Sunday, October 07, 2007

The passing of the hyphen

Charles McGrath at the Times on the hyphen's purging from the new Shorter Oxford English Dictionary:
The issue of proper hyphenation has always been vexing for the Brits, far more than it is for us, and occasioned perhaps the single crankiest article in Fowler’s “Dictionary of Modern English Usage,” first published in 1926.

“The chaos prevailing among writers or printers or both regarding the use of hyphens is discreditable to English education,” he began, and about halfway through he threw up his hands and said of the examples he had been citing, “the evidence they afford” is “that common sense is in fact far from common.”

Fowler was in favor of hyphens. They sprinkle his own text like dandruff and, along with his fetish for the ampersand, give it a musty, old-fashioned look. This is why designers hate to see hyphens flecking the page, and indeed they are antique, unnecessary marks in many instances.

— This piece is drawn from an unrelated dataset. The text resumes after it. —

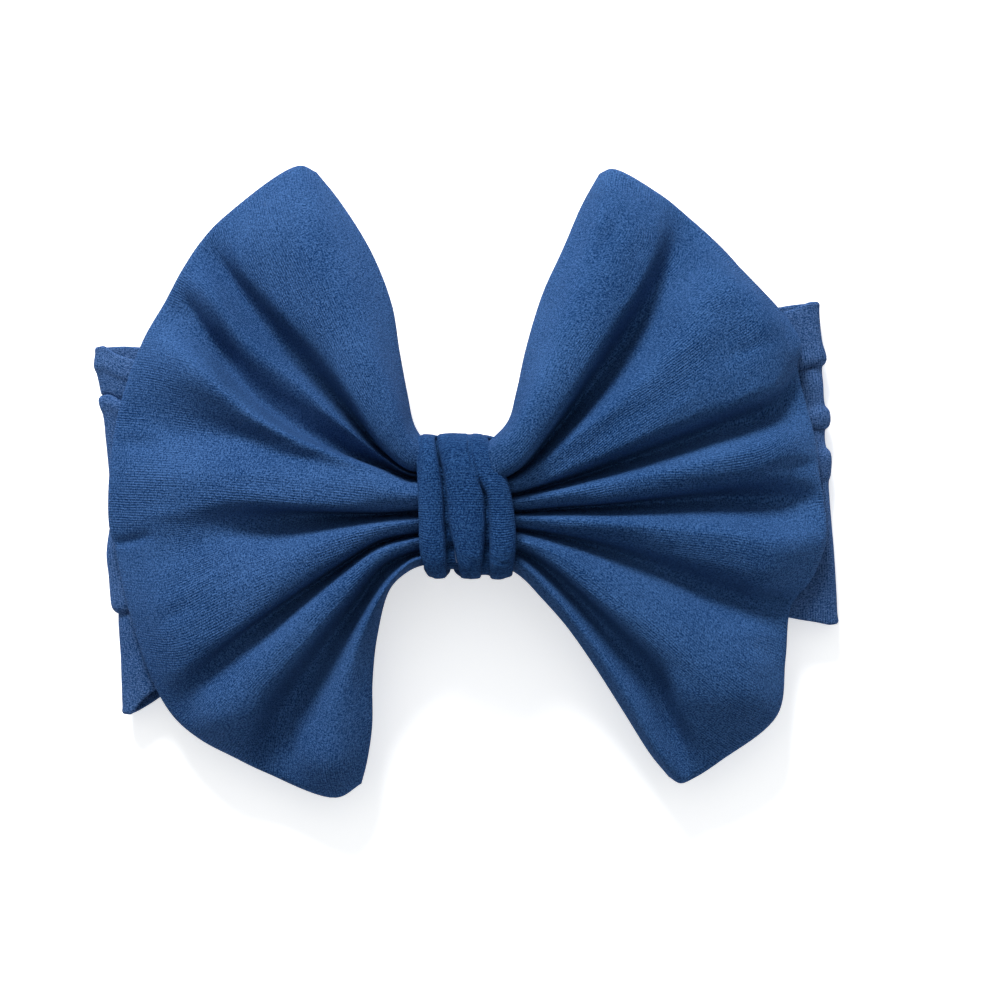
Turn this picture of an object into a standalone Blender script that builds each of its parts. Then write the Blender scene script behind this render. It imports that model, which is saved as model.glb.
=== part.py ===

But that’s also part of their appeal. They’re records of how the language changes, and in the old days, before the Shorter Oxford got into the sundering business, they indicated a sort of halfway point, a way station in the progress of a new usage. Two terms get linked together — “tiddly-wink,” let’s say, or “cell-phone” — and then over time that little hitch is eroded, worn away by familiarity. In a few years, for example, people will be amused to discover that email used to be e-mail.

1 comment:

  1. And don't forget, what would we do about that darned pet hate (pet-hate?), the fine-tooth comb (fine tooth-comb, not)?